Helen Duncan was found guilty by a jury and sentenced to nine months in Holloway Prison, notwithstanding the lack of material evidence and the procession of respectable witnesses lining up to take the stand and swearing to her genuineness.
Alfred Dodd, a scholar of Shakespeare and Francis Bacon, recounted his experience at a Helen Duncan séance: “[T]he curtains opened once more, and I saw before me the living form—the living form!—of a young lady aged twenty-one … and she was the first sweetheart that I had ever had, and therefore I knew her absolutely.”
The jury took a more common-sense position and agreed with a key prosecution witness (a Royal Naval Voluntary Reserve lieutenant called Stanley Worth) who thought that Helen Duncan’s pretence was risible and told the court so.
Post-war
After release from prison, Helen Duncan gradually resumed her activities but was raided again for the last time in October 1956 at a séance held in the Nottingham area.

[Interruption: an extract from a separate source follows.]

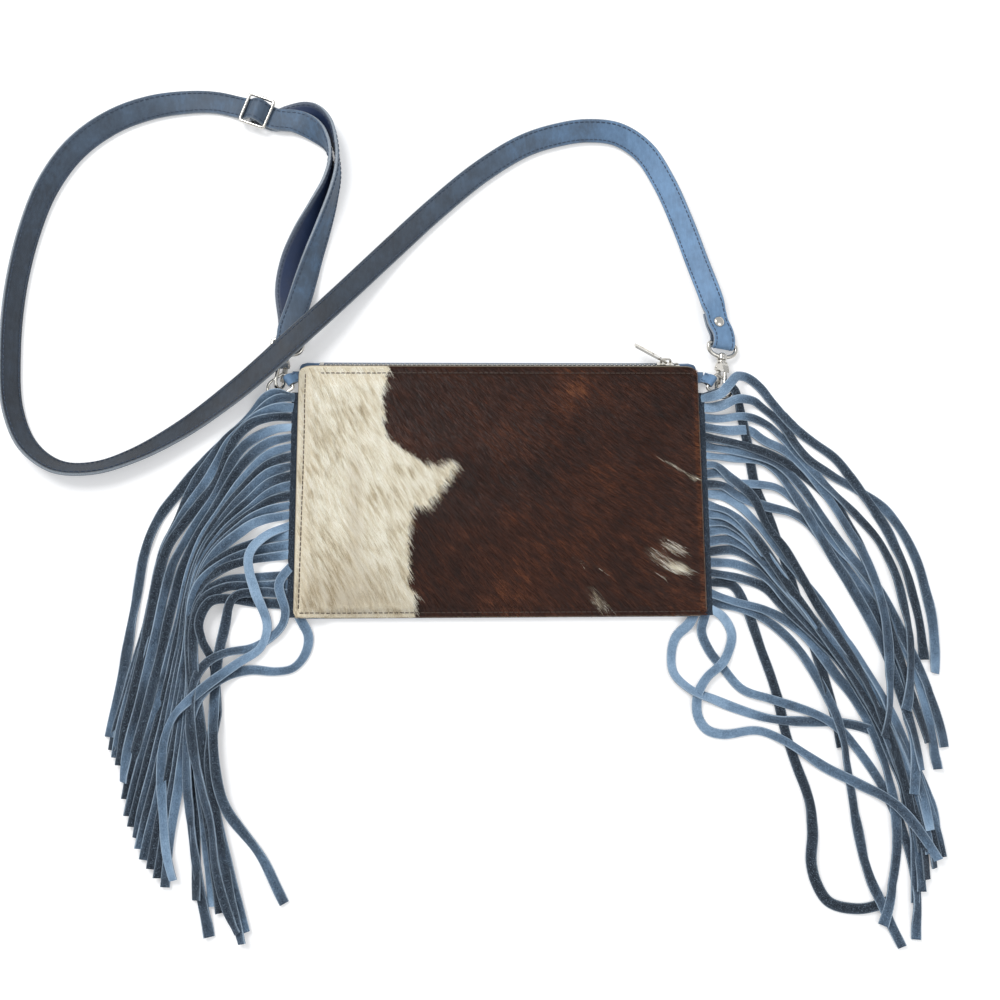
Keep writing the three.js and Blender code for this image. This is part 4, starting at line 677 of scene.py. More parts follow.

She died some weeks later before a prosecution for fraud could be brought against her. By then the Witchcraft Act of 1735 had been repealed and replaced by the Fraudulent Mediums Act of 1951.

Ironically, Harry Price also became the focus of intense scepticism when his most famous and protracted investigation into the paranormal goings-on at Borley Rectory (“the most haunted house in England”) came under the scrutiny of the SPR who claimed along with a Daily Mail journalist that Price had faked some of the paranormal phenomena purported to be taking place, surreptitiously tossing pebbles about and such like. This inevitably split opinion as to his integrity and cast a long shadow over his colourful legacy.